Last year, two teenagers initiated a sneak attack on House Speaker John Boehner while he was eating breakfast on Capitol Hill. The Ohio Republican was confronted on a separate occasion in March – again at Pete’s Diner – by a DREAMer mom who demanded Boehner answer why he wanted to deport young immigrants. Back in 2010, the same group that approached King also caught Alabama Sen. Jeff Sessions to share the obstacles they overcame in order to graduate from college. When put on the spot in Texas, Sen. Cruz told agitators that a path to citizenship was “fundamentally unfair.”
Organizers are hoping to repeat the scene with a series of protests rallying against Colorado Rep. Cory Gardner, who has tried to have it both ways on the immigration debate. But it’s not just Republicans who are being targeted. In Texas, groups are staging a hunger strike outside of Democratic Rep. Henry Cuellar’s office next week in solidarity with the thousands of migrant kids who have made the trek from Central America to the U.S. border on their own. Cuellar is the architect behind the so-called HUMANE Act, which would roll back provisions of a 2008 human trafficking law designed to guarantee kids an extra layer of screening for asylum or other humanitarian relief.

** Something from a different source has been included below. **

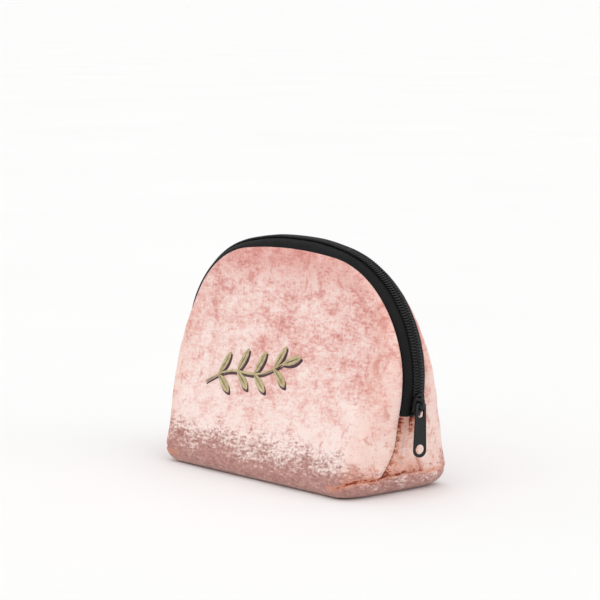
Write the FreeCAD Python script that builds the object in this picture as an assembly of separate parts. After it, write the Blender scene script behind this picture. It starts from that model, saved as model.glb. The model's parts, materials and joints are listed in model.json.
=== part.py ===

“He needs to listen to his constituents. He’s not on the same side of immigrants that he says he is,” Samantha Magdaleno, executive director for the Rio Grande Valley Community DREAMers. “There’s no reason why these cases should be expedited. These are child refugees.”
It’s taken several years for the groups to assemble a clear nationwide strategy toward enacting meaningful change. But notably after the heartbreaks over the death of the DREAM Act – which would have provided conditional residency for young immigrants – and in the two years since DACA was launched, there has been a growing rebellion against complacency with the status quo of inaction – for lawmakers on both the left and the right.
“Even if they don’t have a vote,” Abdollahi said of his fellow DREAMers, ”they still have a voice.”